Monday, April 7, 2008

Being the mom of boys is hard!!!

I wrote this when we lived in Alexandria, but a recent event reminded me of it. Feel free to insert Lance or Kyle's name in place of Trent's, but Trent continues to know his way around the ladies best! If you have read this before, apologies!

My son is getting married! Trent and his girlfriend are in the kitchen right now planning the Big Event. Bella and Trent are exploring food options, the most pressing item of the moment is whether or not to have the wedding cake be chocolate. I feel for my son, he loves chocolate but will probably lose out to the more traditional vanilla. Bella has dreamed of this day her entire life, so vanilla it is. She wins that argument and moves on to how tall and elaborate the cake will be. “Maybe a fountain! Maybe fresh flowers! How about the bride and groom figurines, do you like the Lladro ones or the Precious Moments?” Trent doesn’t care what the cake looks like, he just wants chocolate.

I am listening to this conversation and trying not to interfere, but I am not happy about this arrangement. I know the future my son faces. I am a woman and I know the passionate, yet pointless, arguments my husband and I have. We fight over many little things, but they are big at the time. My husband knows if he wins an argument, he still will lose the war. Pouting, sulking, silent treatments, I do them all. They must be in the X chromosome. My poor Trent! What a sad future!

Then my mind races, "Oh my God! Forget his future, what about mine? My little baby loves someone else! I am no longer the number one woman in his life! I don’t want him to marry her! He’s not ready! Run, Trent, run!"
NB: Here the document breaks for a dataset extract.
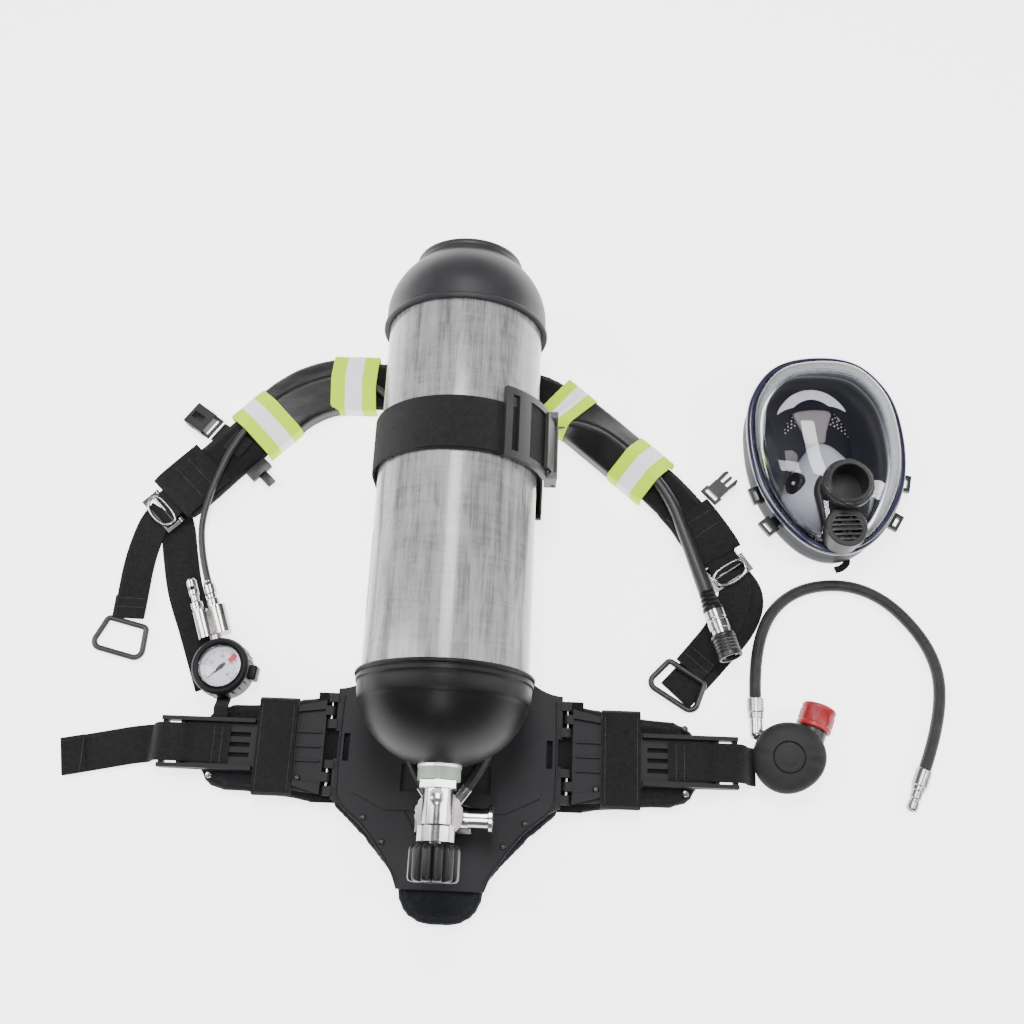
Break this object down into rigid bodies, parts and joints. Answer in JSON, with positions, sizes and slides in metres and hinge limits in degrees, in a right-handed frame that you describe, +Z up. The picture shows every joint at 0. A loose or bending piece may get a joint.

No, I am not being unreasonable. It seems like only yesterday we were snuggling on the couch and I was tucking him in bed. Wait! It was yesterday! You see, my little boy is only four. Bella and Trent are making the cake out of plastic food at the plastic kitchen. Later they will get out the dress up clothes. Bella will wear as much pink tulle as she weighs and Trent will find his Thing costume. What a sight! A real-life Beauty and the Beast.

Last year, when Trent was three, he met Bella. It wasn’t love at first sight, but they really seemed to have hit it off. They would play together at preschool, have periodic play dates, and then she started talking about their wedding. Her mother and I would laugh at the outrageousness of it all, Bella trying to get Trent to pretend to be the handsome prince while she went whole-hog with tiaras and sequins. It was all very innocent and cute.

Now, however, times have changed. The girls in is new class seem to have learned about Trent’s charming ways and irresistible good looks (he gets those from his dad’s side). The girls are clamoring! He comes home with love notes in his backpack and stories of playground kissing contests. The girls fight about who he loves most and who is going to marry him. It’s getting to be too much for me, he’s just a baby! I just want to scream, “HE’S MINE AND HE LOVES ME THE MOST!”

I get it, I really do. I used to be a little girl dreaming of my wedding day. Barbie, with her engagement ring poked through her hand, and Ken, with his muscular body and to-die-for blonde hair, would get married and drive off in that pink convertible every day at my house. I used to get dressed up in my mom’s old dresses and pretend I was a rock star, a princess or a bride. Yep, I know all about naming your babies at slumber parties and learning to kiss on my pillow. I remember. I did it all. Now that I’m a mom though, my perspective has changed. Lay off the boy!

I should be used to this by now. I have three boys and Trent is the middle one. My first son Kyle also has a lot of his father’s traits and is equally admired by girls. He has come home with similar stories of girls chasing him and stolen kisses. The phone hasn’t rung too much, but I’m afraid that’s next. Girls seem to love my boys. The difference between Kyle and Trent is that Kyle still thinks girls have the cooties and Trent just loves the attention. I worry about our last boy, Lance. I could have a real problem on my hands!

Don’t get me wrong, I have always wanted to be a good mother in-law. I have been blessed with a wonderful mother in-law (and I’m not just saying that because she might read this), but I have heard horror stories! My friend’s mother in-law went through her underwear drawer and pulled her husband aside to tell him that she should “wear cotton crotches because they are more hygienic”. I tell myself that won’t be me. Of course I will welcome any woman my boys bring home with open arms. There won’t be any of this silly jealousy or motherly interference when I become a mother in-law, I am SO above being petty. I will be cool, I won’t go through your underwear drawer.

Ladies, please give me some time. I need to be with my boys for a while before they take that giant leap beyond only having love for their mother. I promise to teach my boys how to treat you like a lady, be romantic and be a good father. He will learn how to wash dishes, do laundry, and cook gourmet meals. His father and I will give him the foundations for a fantastic family. I only ask for some time.

I promise to let go once all skills are mastered and he is grown up enough to be your Prince Charming. I’ll be ready. Come back and clamor in twenty years…or maybe thirty. Until then, I am keeping the backpack off-limits to notes and taking the phone off the hook!